The verbal pronoun is a grammatical particle that does not exist neither in Italian nor in French: it is all made in Piemont. In practice, it explicits the subject of the verb, and it must always be used whenever the verb has a subject (it's not an infinitive, an imperative, or an impersonal form), both when the subject is implicit and when it is explicitly expressed.

In short, you can think of the verbal pronoun as the subject in a conjugation table ("I speak, you speak..."), with the difference that it becomes part of the actual conjugation: thus, to say "I speak" you actually say "I I speak", where the first "I" is the personal pronoun that acts as subject of the verb, and the second "I" is the verbal pronoun which is part of the conjugation of the verb. To say "John reads", you say "John he reads" and so on.

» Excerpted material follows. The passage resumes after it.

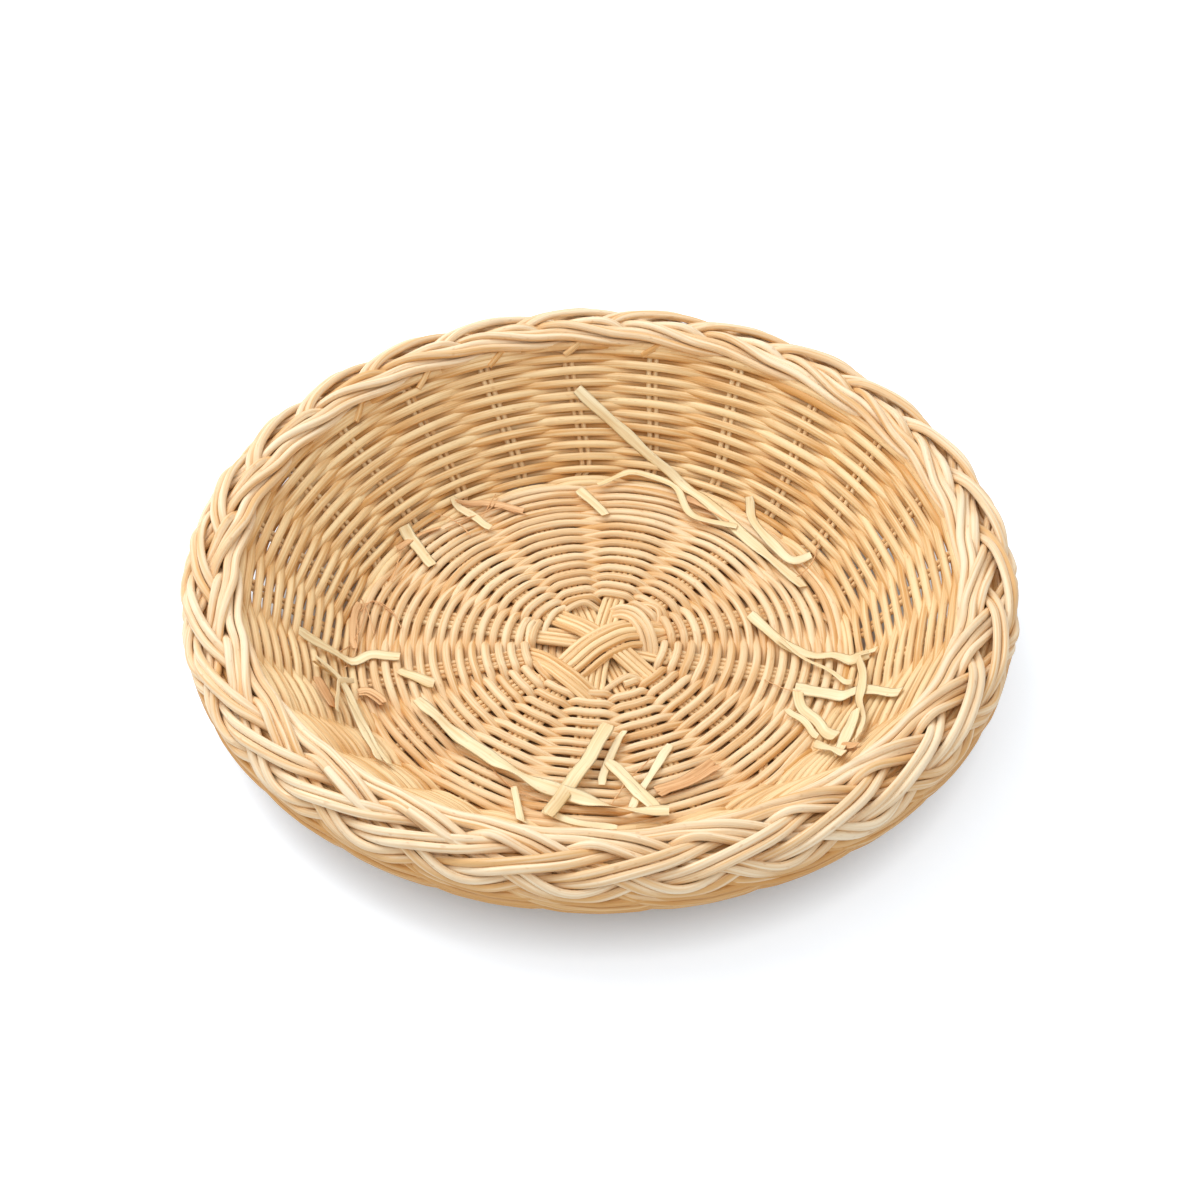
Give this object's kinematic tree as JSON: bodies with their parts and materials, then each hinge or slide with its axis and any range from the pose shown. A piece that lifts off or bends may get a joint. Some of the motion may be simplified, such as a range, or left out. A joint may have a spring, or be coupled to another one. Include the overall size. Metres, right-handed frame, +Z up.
{
  "type": "gift basket",
  "caption": "Shallow round woven rattan gift basket with a flaring wall, a thick plaited border and a few loose strands of wood wool inside.",
  "frame": {"origin": "centre of the basket on the plane it stands on", "axes": "+Z up, out of the basket's mouth; -Y is the side that faces the viewer in the picture; +X is the viewer's right"},
  "size_m": [0.2978, 0.2986, 0.0521],
  "materials": {
    "floor_cane": "natural peeled rattan cane, satin, woven close",
    "wall_cane": "natural peeled rattan cane, satin, a shade darker, woven close",
    "stake_cane": "natural peeled rattan cane, pale, fine grain along its length",
    "border_cane": "natural peeled rattan cane, pale cream, thicker rods, fine grain along their length",
    "wood_wool_pale": "thin shaved wood strip, pale yellow, matte",
    "wood_wool_tan": "thin shaved wood strip, tan, matte"
  },
  "bodies": {
    "root": {"floor_weave": "floor_cane", "wall_weave": "wall_cane", "base_stakes_1": "stake_cane", "base_stakes_2": "stake_cane", "base_stakes_3": "stake_cane", "base_stakes_4": "stake_cane", "base_stakes_5": "stake_cane", "base_stakes_6": "stake_cane", "base_stakes_half": "stake_cane", "border_strand_01": "border_cane", "border_strand_02": "border_cane", "border_strand_03": "border_cane", "border_strand_04": "border_cane", "border_strand_05": "border_cane", "border_strand_06": "border_cane", "border_strand_07": "border_cane", "border_strand_08": "border_cane", "border_strand_09": "border_cane", "border_strand_10": "border_cane", "border_strand_11": "border_cane", "border_strand_12": "border_cane", "border_strand_13": "border_cane", "border_strand_14": "border_cane", "border_strand_15": "border_cane", "border_strand_16": "border_cane", "border_strand_17": "border_cane", "border_strand_18": "border_cane", "border_strand_19": "border_cane", "border_strand_20": "border_cane", "border_strand_21": "border_cane", "border_strand_22": "border_cane", "border_strand_23": "border_cane", "border_strand_24": "border_cane", "border_strand_25": "border_cane", "border_strand_26": "border_cane", "border_core": "wall_cane", "border_tails": "wall_cane", "centre_binding_1": "stake_cane", "centre_binding_2": "stake_cane", "wood_wool_01": "wood_wool_pale", "wood_wool_02": "wood_wool_pale", "wood_wool_03": "wood_wool_pale", "wood_wool_04": "wood_wool_pale", "wood_wool_05": "wood_wool_pale", "wood_wool_06": "wood_wool_pale", "wood_wool_07": "wood_wool_pale", "wood_wool_08": "wood_wool_pale", "wood_wool_09": "wood_wool_pale", "wood_wool_10": "wood_wool_pale", "wood_wool_11": "wood_wool_pale", "wood_wool_12": "wood_wool_pale", "wood_wool_13": "wood_wool_pale", "wood_wool_14": "wood_wool_tan", "wood_wool_15": "wood_wool_pale", "wood_wool_16": "wood_wool_tan", "wood_wool_17": "wood_wool_pale", "wood_wool_18": "wood_wool_pale", "wood_wool_19": "wood_wool_pale", "wood_wool_20": "wood_wool_pale"}
  },
  "joints": []
}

The verbal pronouns are i ("I", "we", "you"-plural), it ("you"-singular, i.e. "thou"), a ("he", "she", "it", "they"). Please note that they are different from personal pronouns ("I" as a personal pronoun, for example, is mi)! Thus, "I speak" is to be translated into mi i parlo, and "John reads" into Gioan a lese.

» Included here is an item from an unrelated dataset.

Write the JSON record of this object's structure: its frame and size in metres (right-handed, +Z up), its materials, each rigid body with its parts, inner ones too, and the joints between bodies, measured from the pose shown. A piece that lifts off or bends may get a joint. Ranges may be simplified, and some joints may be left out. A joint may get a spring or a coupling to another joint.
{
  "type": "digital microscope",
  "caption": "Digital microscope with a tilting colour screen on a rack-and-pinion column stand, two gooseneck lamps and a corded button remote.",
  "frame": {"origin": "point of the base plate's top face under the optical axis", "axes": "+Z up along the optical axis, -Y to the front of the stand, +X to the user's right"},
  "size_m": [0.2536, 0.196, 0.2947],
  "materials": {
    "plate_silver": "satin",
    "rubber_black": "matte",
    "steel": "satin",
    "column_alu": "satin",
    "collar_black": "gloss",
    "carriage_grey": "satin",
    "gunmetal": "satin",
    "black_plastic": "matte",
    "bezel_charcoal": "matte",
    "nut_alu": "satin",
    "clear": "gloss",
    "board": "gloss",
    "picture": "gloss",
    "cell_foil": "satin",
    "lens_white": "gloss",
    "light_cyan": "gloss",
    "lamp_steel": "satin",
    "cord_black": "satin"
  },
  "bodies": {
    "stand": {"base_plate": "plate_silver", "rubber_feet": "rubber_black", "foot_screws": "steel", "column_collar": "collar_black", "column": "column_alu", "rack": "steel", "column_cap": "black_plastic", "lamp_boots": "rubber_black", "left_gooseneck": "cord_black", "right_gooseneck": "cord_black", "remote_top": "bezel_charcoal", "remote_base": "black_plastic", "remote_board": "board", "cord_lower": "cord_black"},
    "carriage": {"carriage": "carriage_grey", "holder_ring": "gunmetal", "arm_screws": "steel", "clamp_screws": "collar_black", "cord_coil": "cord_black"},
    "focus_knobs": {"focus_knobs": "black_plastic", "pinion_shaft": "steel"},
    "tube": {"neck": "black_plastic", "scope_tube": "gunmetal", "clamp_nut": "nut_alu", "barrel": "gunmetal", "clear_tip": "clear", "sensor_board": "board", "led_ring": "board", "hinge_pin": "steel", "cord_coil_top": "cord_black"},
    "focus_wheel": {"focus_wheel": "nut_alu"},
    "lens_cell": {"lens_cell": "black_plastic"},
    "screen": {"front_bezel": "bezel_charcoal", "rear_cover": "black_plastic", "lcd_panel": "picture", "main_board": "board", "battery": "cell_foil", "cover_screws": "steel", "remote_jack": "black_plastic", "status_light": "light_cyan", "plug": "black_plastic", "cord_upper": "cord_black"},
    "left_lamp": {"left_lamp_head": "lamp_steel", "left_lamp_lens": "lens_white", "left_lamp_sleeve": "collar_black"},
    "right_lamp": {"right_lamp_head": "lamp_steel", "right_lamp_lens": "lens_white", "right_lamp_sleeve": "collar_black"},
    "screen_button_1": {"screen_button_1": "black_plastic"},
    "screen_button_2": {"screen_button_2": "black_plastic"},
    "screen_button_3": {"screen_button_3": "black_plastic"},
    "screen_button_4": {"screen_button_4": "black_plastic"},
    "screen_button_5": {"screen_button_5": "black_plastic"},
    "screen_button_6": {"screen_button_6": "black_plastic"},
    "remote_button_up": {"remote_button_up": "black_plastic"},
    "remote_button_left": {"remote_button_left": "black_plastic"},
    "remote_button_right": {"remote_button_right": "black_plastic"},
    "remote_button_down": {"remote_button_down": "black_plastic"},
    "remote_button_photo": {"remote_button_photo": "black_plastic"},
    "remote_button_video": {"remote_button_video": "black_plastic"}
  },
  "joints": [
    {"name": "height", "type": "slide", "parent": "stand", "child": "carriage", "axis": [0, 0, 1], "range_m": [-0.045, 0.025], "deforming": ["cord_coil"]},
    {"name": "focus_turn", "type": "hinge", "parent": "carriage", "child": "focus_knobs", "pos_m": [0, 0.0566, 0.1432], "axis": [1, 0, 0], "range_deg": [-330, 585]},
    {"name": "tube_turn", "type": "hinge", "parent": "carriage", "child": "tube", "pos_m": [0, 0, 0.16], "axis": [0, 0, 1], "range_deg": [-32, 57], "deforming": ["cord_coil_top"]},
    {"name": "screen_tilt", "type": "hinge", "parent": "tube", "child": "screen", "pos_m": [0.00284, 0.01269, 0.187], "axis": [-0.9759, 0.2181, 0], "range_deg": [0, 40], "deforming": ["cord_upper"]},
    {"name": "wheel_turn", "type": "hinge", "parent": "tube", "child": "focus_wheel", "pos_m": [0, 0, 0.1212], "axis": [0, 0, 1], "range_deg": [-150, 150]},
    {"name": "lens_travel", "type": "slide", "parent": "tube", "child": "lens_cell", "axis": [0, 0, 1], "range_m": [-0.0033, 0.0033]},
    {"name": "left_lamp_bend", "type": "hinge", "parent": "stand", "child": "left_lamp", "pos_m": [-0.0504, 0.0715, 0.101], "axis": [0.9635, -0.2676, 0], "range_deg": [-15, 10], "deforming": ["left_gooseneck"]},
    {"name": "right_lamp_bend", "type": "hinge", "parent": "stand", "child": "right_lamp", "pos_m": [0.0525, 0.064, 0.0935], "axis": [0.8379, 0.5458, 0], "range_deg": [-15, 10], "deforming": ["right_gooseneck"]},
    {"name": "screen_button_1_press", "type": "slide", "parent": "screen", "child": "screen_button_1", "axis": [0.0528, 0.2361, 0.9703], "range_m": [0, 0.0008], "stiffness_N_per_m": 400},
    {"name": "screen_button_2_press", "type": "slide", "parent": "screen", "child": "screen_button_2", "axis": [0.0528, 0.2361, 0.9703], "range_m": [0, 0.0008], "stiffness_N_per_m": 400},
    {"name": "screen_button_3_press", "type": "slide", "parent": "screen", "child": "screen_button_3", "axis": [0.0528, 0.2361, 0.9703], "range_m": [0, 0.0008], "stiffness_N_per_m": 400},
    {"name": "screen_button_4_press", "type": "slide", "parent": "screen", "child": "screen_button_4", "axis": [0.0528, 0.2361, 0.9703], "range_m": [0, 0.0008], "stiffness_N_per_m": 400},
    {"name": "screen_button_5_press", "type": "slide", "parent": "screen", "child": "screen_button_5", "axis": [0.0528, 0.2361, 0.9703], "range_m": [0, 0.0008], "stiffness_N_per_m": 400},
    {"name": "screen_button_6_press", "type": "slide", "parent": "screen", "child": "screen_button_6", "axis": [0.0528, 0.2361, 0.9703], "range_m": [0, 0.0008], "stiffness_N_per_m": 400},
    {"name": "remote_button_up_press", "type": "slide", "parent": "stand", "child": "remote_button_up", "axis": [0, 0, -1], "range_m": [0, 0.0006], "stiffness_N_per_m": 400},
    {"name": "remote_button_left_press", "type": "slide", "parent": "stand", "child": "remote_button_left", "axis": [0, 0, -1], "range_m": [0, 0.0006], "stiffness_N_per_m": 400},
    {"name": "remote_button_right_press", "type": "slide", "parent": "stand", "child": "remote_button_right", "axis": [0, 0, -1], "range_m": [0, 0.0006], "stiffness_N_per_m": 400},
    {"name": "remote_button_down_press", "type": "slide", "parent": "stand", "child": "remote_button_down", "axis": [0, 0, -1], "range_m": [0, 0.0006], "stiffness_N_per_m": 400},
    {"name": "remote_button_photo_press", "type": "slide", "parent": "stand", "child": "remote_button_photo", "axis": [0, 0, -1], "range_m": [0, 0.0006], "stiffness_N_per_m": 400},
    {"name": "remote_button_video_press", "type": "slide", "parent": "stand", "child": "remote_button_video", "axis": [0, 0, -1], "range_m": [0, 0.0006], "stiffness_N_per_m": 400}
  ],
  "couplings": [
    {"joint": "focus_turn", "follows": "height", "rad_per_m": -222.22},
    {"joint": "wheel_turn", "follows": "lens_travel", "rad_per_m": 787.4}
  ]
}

When the verb also requires a pronoun as a complement and the pronoun is to be located before the verb, that pronoun goes between the verbal pronoun and the actual verb. For euphonic reasons, this ends up creating specialized particles: for example a (third person verbal pronoun, according to the verb) plus ëm ("to me" - that would already become 'm, as seen for articles, after a word ending with vowel) merge into am. Thus, "he speaks to me", "he speaks to you", "he speaks to him" (where "to me" etc., as in Italian, usually go before the verb) become am parla, at parla, a-j parla...

Always in terms of made in Piemont, there is a specific set of pronouns used in interrogations and added after the verb, obviously preceded by its verbal pronoun. Thus, "is it fine?" si traduce con "it is-it fine?", i.e. a valo bin?, where lo is the interrogative pronoun. The other interrogative pronouns are ne ("I", "we", "they"), to ("you"-singular), la ("she") and vo ("you"-plural).